26.03.2008

yaban

john fowles

yaban hayatın yoldan çıkarıcılığının en kötü yanı, geri dönüşün olmamasıdır.

eğer bir yaşam büyük ölçüde gerçeklikten uzaklaşıp inzivaya çekilme üzerine kuruluysa bağıntısı, imgesel olandan vazgeçmek olmalıdır.

her zaman ödenecek bir bedel vardır.

hiçbir yaşam şekli zoraki eşitlik temelinde varlığını sürdüremez. bu biyolojik bir gerçektir. evrimin tümü, bireyin kendi halinde gelişmesi özgürlüğüne dayanır. bütün tarih, insan ve doğa, tekrar tekrar bunu kanıtlar.

tarihin amacı yoktur. tarih kendi amaçlarının peşinde olan insanların eylemleridir.

çılgın fikirler bazen en makul olanlardır.

ilgisizlik her zaman hatıraların unutulduğu anlamına gelmez. tam tersidir aslında bazen.

zaman, insan yanılsamasındaki her şeyin kaynağıdır.

ne pahasına olursa olsun boşverilen bilmeceler kuran insanlar, onlar doğanın kendisi gibi katalizördür; doğuştan farkında olmadan zamanın ve natüralistin kendisi ve onun, gerçeklik arasına koymaya çalıştığı her şeyin eriticisidirler.

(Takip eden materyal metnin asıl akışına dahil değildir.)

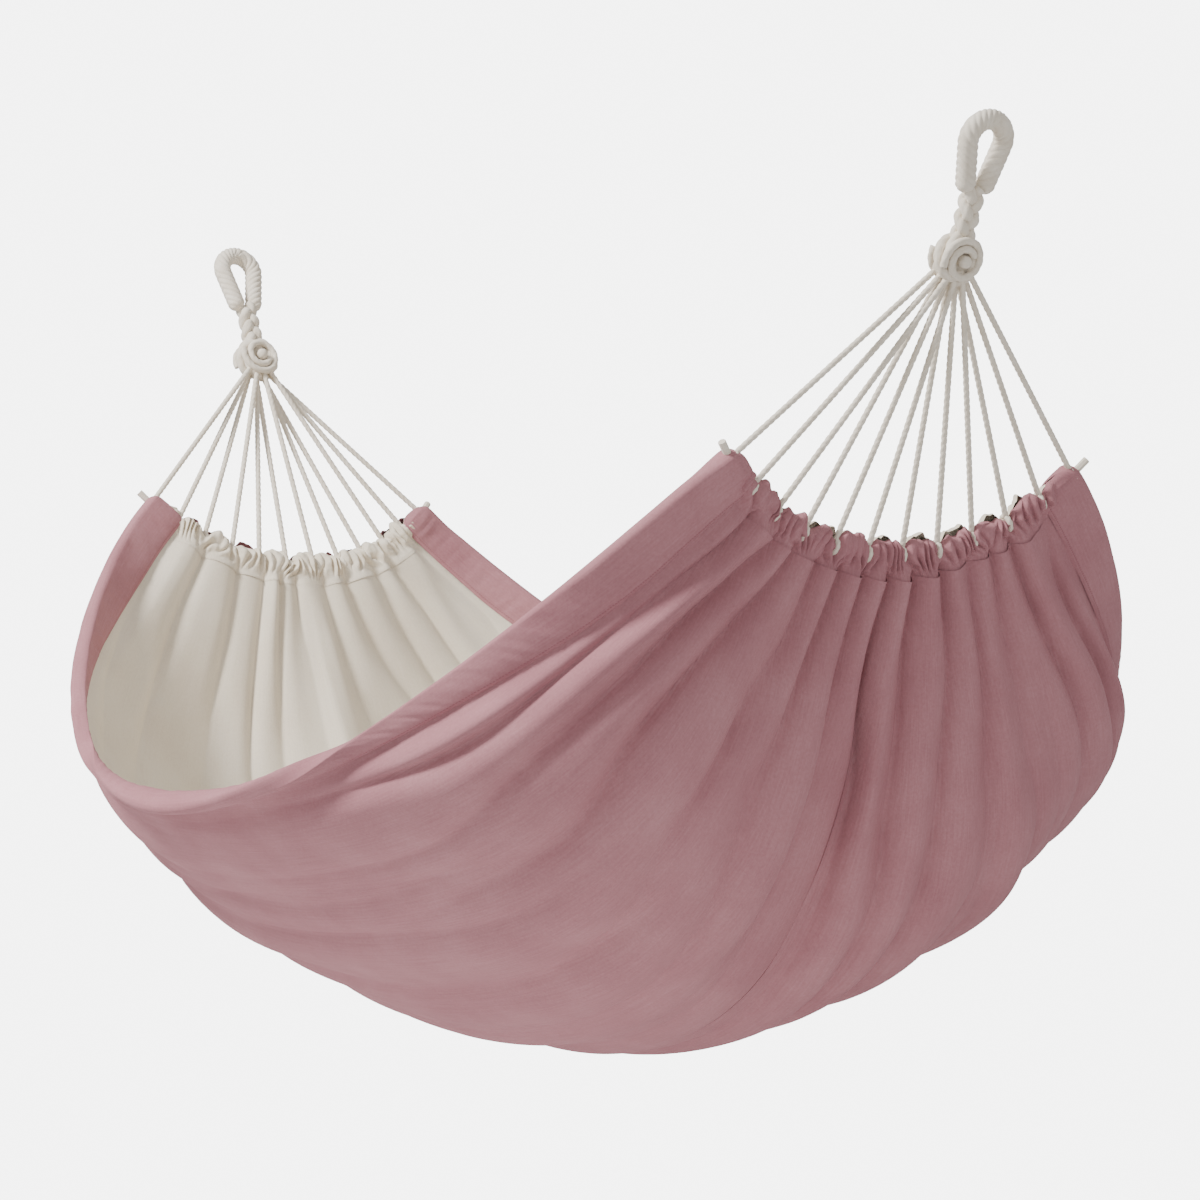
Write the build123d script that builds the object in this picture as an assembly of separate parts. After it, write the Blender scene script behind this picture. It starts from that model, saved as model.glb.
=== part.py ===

boşver kültür modasını, boşver elitist suçluluğu, boşver varoluşçu bulantıyı; hepsinden ziyade, boşver sadece imgeler içinde değil de imgeler ardında söylenmeyip hayal edilen gerçeği.

birinin şöminesinin üzerinde duran vazonun içindeki kül olmayacağım ben.